Course objectives: This course introduces mathematical modeling techniques used in the study of signals and systems. Its intention is to promote rigorous thinking and mathematical intuition about, and an appreciation for a multidisciplinary study of, signals systems through precise modeling.

Topics covered:

• Mathematical Foundations - Sets and functions; Fundamentals of mathematical logic; Complex algebra (including complex-valued functions); Basic linear algebra (matrix-vector manipulations, eigenanalysis of 2x2 matrices; Vector-space concepts (e.g., axioms describing vector spaces, basis, dimension, inner products, orthogonal basis expansions).
• Signals - Signals as functions: continuous time, discrete time; Signals as vectors in an appropriately-defined vector space having an appropriately-defined inner product; Orthogonality of signals; Two-dimensional space continuum; Discrete-space: discrete time and continuous space, discrete time and mixed space, discrete time and space, discrete events, discrete events and discrete time; Sequences.

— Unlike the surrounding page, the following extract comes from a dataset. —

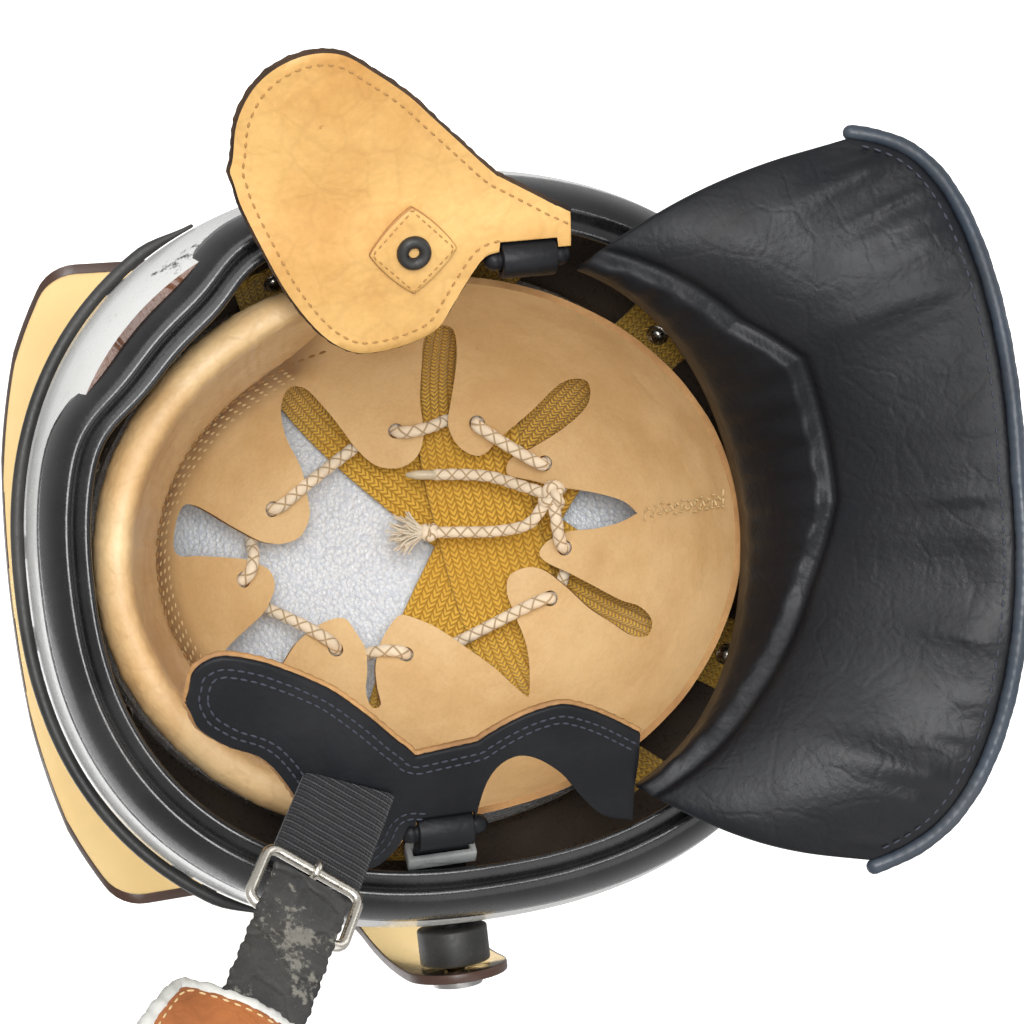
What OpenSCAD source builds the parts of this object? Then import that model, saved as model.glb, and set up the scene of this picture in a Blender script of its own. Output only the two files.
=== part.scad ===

• Sinusoids - Periodic signals, sinusoids-phase and amplitude, complex numbers, complex signals, complex exponentials; Phasors, amplitude modulation, frequency modulation.
• Spectrum - Summing sinusoids, approximating periodic signals, harmonics and musical sounds, beat notes, two-dimensional sinusoids; Approximating images.
• Sampling - Analog-to-digital conversion, aliasing, downsampling, digital-to-analog conversion, upsampling, oversample CD players.
• Systems - Filters, Running average filter, Two-dimensional running average filter, FIR filters; Linearity; Time invariance; Causality; Memory; Impulse response; Convolution.
• Frequency Response and Filtering - Sinusoidal input, complex sinusoidal input, transfer function; Filtering audio signals, blurring and sharpening images.
• Fourier Series and Transforms - Fourier series using vector-space concepts; Signals viewed as vectors; Harmonically-related sinusoids and complex exponentials are viewed as orthogonal vectors in an appropriately-defined vector space; Discrete Fourier series (DFS/DFT); Continuous-time Fourier series (FS); Discrete-time Fourier transform (DTFT); Continuous-time Fourier transform (CTFT).
• Z Transform - Unit delay; Polynomials to represent signals; Z transform as an operator; Convolution; Poles and zeroes and their relationship to frequency response (e.g., digital lowpass, bandpass, notch, and comb filters).
• Spectrum Analysis - Spectra of periodic and aperiodic signals; Time and frequency sampling; Amplitude modulation; Spectrograms.
• Nonlinear Systems - First- and second-order continuous-time and discrete-time autonomous systems: equilibrium point identification, stability analysis of equilibrium points, sketching vector fields, sketching phase portraits; Frequency modulation; synthesis of musical sounds; hard limiting; Edge detection; Feedback; Fractals and chaos; Noise in musical sounds and images.
• State Machines - Events, I/O traces; State and finite state; Moore machines; Deadlock freedom; Trace language of a state machine; Hiding of events
• Relating State - Concrete and abstract system descriptions; Nondeterminism; Safety requirements: The simulation relation; Simulation implies trace inclusion, layers of abstraction.
• Composing State - Parallel components, I/O synchronization, interleaving of internal events; Product state space, intersection of trace languages; Composition preserves simulation, control, state equivalence; State minimization, machine equivalence, bisimilarity implies simulation; Composition preserves bisimilarity.
• Discrete Events - Time stamps, non-uniform sampling, pulse position modulation; Zeno signals, communicating automata, communication networks; Speech and video on communication networks.